Domestic Liquidity and the Banking Channel

The net position of banks and mortgage-credit institutes vis-à-vis the Nationalbank fell by kr. 1.0 billion in June to kr. 301.1 billion outstanding. Of that move, the central government's liquidity impact alone subtracted kr. 1.9 billion, with other factors rounding into the residual. In practical terms, the government is extracting krone liquidity from the banking sector at a steady cadence, which reinforces the structural tightness that justifies the Nationalbank maintaining its current-account rate at 1.85% — effectively setting the floor for short-term Danish money-market rates.

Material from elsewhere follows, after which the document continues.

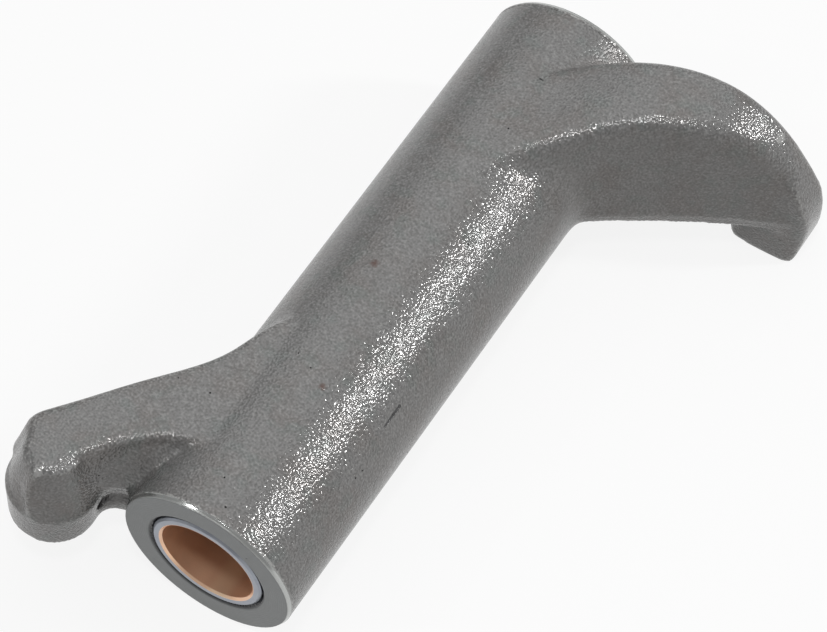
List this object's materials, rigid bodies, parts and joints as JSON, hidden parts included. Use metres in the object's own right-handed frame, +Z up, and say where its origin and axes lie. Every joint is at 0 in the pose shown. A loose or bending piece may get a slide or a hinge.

Since 12 June 2026, the rate corridor has held steady: the discount rate at 1.85%, the current-account interest rate at 1.85%, the lending rate at 2.00%, and the rate of interest on certificates of deposit at 1.85%. The symmetry between the deposit-side rates and the 15-basis-point lending premium is what keeps the money-market curve disciplined, and it is the variable we expect participants to track through the summer for confirmation that the Nationalbank intends no near-term adjustment.

What to Watch From Here

The peg architecture means Danish liquidity is fundamentally a eurozone liquidity question translated through a narrow corridor, and we would flag three checkpoints for the coming prints. First, whether monthly reserve accumulation continues to lean on government borrowing rather than intervention — a persistent shift would imply the Nationalbank is becoming more passive in the FX market, which carries implications for EUR/DKK positioning. Second, the trajectory of the government's net financing requirement, where a move back toward zero or positive territory would tighten domestic krone liquidity and pressure the banking-sector net position lower. Third, any change in the certificate-of-deposit or current-account rate at the next policy window, which would be the cleanest signal of the Nationalbank's posture heading into the second half.

For desks trading EUR/DKK or monitoring DKK-linked instruments, the June print argues for continued compression around the peg anchor; intervention volumes were small and the liquidity architecture is unchanged. We will revisit once July's settlement data clarifies whether the fiscal side accelerates and whether the reserve build begins to detach from government borrowing flows.